Records with modeling code —
....

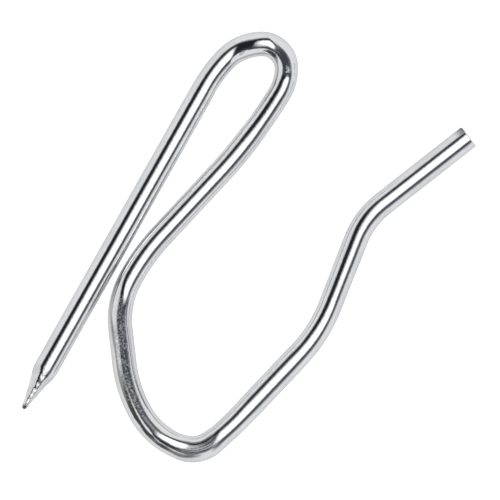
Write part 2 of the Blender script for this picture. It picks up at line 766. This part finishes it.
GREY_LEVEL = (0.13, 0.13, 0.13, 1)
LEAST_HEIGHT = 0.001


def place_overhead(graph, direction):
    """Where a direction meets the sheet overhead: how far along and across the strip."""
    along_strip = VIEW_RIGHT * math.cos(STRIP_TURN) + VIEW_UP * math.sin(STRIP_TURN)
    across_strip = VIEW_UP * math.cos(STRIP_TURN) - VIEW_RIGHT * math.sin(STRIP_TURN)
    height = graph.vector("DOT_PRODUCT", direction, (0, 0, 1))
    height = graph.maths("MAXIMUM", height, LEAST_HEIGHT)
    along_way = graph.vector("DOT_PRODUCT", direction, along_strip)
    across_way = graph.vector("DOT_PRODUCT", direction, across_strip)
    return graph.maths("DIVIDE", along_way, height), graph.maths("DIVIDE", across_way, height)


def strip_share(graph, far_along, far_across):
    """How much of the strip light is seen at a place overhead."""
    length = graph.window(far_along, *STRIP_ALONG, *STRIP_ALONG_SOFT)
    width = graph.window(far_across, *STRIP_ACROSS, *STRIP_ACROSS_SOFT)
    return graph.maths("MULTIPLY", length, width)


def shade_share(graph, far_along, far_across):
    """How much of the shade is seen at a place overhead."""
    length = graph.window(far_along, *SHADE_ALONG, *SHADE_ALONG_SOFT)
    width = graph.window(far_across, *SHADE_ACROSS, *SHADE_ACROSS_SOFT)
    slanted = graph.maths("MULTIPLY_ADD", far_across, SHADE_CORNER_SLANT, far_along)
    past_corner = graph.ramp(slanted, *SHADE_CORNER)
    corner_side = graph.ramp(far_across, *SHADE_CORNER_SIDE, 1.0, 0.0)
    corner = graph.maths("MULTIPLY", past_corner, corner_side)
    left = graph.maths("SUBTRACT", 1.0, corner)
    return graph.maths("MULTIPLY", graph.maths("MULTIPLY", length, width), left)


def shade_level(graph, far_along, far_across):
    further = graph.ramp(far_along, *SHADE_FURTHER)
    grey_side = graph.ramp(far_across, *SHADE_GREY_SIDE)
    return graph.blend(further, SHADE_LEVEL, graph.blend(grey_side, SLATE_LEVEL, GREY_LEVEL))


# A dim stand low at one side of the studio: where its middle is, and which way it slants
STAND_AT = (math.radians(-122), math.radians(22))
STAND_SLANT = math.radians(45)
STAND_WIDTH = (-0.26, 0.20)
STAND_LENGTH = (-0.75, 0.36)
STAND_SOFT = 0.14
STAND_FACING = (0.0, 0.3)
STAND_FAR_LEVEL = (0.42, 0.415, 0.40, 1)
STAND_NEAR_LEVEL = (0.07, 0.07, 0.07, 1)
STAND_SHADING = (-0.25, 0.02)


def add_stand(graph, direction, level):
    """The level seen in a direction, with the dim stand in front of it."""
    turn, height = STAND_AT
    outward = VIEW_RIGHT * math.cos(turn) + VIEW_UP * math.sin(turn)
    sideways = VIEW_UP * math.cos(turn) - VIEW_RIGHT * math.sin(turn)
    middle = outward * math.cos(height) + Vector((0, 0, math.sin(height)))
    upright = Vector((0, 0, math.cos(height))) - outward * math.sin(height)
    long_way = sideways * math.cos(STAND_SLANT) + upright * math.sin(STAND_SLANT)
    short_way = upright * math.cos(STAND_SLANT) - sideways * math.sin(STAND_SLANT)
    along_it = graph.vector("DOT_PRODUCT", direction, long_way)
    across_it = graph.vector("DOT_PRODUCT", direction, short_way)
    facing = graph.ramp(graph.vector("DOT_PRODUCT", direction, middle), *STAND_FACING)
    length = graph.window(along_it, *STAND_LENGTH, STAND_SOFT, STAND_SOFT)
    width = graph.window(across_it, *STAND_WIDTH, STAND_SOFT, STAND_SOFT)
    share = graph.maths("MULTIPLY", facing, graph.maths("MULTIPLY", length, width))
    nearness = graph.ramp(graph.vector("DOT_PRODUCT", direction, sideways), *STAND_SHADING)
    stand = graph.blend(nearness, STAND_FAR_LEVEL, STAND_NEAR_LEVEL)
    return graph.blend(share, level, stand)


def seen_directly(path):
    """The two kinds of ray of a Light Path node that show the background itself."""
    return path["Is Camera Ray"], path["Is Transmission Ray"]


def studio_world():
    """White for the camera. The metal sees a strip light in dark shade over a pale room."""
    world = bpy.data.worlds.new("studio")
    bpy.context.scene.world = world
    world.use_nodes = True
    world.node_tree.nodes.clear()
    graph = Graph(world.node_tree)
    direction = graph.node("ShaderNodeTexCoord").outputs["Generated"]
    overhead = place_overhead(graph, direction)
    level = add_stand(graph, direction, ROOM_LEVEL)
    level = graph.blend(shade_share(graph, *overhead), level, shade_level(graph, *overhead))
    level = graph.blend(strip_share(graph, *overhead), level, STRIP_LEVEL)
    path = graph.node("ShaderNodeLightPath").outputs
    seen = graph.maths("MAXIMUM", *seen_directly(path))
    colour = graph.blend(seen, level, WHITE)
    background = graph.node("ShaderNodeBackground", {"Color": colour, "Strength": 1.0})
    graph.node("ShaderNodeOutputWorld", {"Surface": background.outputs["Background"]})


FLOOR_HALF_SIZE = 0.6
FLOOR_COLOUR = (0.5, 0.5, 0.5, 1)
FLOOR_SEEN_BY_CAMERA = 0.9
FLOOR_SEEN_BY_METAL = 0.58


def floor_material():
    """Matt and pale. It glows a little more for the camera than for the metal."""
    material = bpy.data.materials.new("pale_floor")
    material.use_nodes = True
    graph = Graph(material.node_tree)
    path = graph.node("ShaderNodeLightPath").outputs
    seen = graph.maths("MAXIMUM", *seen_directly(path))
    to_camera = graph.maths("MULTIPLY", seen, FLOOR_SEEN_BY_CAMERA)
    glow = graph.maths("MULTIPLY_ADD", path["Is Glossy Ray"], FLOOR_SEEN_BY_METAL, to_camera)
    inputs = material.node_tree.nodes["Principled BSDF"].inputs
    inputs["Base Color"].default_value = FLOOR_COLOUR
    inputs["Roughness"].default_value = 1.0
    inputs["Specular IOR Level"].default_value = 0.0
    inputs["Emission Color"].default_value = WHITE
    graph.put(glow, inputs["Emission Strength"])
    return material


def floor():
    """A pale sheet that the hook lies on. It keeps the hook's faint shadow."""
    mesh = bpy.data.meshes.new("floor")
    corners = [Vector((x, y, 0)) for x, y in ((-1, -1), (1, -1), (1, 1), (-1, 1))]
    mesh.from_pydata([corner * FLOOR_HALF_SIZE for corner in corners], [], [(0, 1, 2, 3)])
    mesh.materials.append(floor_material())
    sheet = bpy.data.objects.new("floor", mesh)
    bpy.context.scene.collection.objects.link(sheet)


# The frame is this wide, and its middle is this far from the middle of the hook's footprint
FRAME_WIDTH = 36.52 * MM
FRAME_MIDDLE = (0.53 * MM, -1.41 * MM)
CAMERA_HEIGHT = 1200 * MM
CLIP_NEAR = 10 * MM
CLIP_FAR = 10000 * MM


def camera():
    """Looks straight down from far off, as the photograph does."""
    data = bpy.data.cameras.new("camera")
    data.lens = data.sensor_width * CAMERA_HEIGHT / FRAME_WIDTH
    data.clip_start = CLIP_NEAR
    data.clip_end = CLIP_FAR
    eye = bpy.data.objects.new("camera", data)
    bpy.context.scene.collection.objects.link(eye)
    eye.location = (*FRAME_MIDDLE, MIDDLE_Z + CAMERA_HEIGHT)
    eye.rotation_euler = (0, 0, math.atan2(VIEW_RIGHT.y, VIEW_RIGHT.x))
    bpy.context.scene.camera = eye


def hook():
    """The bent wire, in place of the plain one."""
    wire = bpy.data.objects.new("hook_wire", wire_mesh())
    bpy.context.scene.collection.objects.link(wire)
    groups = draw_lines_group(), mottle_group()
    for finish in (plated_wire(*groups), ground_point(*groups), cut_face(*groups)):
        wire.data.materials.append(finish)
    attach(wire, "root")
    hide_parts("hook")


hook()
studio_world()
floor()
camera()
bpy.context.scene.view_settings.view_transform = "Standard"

....

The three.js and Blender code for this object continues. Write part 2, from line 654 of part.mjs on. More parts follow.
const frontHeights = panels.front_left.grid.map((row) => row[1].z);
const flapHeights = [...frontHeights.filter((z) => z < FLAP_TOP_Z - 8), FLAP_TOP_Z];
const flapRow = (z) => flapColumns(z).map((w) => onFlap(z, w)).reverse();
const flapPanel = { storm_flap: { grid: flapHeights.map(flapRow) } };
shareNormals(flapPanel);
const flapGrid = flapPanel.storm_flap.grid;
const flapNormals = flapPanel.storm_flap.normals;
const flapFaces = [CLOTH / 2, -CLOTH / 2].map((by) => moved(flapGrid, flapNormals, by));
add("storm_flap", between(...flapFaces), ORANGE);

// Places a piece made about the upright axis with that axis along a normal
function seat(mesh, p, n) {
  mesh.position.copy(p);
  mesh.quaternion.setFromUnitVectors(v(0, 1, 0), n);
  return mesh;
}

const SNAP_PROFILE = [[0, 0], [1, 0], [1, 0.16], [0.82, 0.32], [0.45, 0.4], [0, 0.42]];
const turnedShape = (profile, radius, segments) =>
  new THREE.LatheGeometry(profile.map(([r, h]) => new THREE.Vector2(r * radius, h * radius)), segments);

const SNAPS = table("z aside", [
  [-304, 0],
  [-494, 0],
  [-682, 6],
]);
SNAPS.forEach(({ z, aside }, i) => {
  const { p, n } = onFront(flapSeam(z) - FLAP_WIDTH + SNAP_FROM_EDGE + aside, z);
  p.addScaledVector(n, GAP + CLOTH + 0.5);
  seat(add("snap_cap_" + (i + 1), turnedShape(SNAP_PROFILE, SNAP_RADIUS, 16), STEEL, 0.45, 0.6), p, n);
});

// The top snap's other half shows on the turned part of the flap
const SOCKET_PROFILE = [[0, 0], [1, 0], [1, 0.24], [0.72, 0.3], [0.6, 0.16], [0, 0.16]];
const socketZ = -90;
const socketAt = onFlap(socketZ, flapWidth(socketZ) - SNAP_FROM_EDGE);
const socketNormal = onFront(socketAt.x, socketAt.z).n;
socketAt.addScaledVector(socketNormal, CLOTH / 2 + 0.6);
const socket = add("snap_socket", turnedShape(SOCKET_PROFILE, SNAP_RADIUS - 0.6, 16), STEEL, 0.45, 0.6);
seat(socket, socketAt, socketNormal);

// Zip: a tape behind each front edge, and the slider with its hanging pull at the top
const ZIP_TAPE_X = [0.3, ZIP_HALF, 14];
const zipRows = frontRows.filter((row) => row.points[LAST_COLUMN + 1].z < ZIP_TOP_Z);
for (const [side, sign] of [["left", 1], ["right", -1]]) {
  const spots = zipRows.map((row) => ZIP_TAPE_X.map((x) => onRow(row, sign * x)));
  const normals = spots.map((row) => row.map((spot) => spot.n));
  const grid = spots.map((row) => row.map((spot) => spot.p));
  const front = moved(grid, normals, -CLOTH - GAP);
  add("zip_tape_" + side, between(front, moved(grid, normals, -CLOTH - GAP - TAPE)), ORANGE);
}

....

EXERCISE TASK —
Find every line in the records that contains the word "Write"; copy those lines.

RESPONSE FOR THIS EXERCISE —
Write part 2 of the Blender script for this picture. It picks up at line 766. This part finishes it.
The three.js and Blender code for this object continues. Write part 2, from line 654 of part.mjs on. More parts follow.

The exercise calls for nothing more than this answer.